= Given request =
Look for the string "bodies" and copy every line that has it.
────────────────
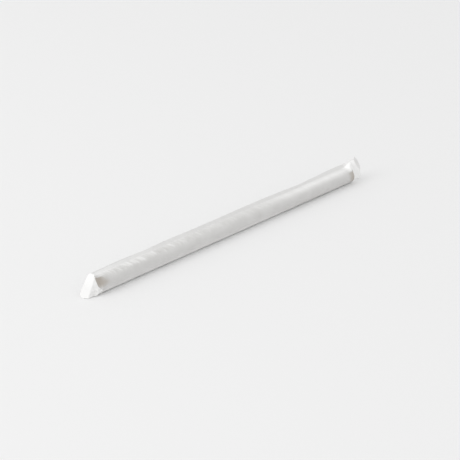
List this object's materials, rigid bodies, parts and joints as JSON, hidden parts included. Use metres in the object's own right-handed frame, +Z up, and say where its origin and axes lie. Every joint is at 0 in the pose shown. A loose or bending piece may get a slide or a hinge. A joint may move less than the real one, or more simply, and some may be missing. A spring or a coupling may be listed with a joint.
{
  "type": "wrapped drinking straw",
  "caption": "Drinking straw sealed in a thin white paper wrapper, with a pressed seam fin along one side and flat crimped ends.",
  "frame": {"origin": "middle of the pack's bounding box, on the table it lies on", "axes": "+X along the straw towards the end whose crimp runs straight on, +Y towards the side of the seam fin, +Z up"},
  "size_m": [0.2162, 0.0094, 0.012],
  "materials": {
    "wrapper": "matte"
  },
  "bodies": {
    "root": {"wrapped_straw": "wrapper"}
  },
  "joints": []
}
────────────────
= The answer =
List this object's materials, rigid bodies, parts and joints as JSON, hidden parts included. Use metres in the object's own right-handed frame, +Z up, and say where its origin and axes lie. Every joint is at 0 in the pose shown. A loose or bending piece may get a slide or a hinge. A joint may move less than the real one, or more simply, and some may be missing. A spring or a coupling may be listed with a joint.
  "bodies": {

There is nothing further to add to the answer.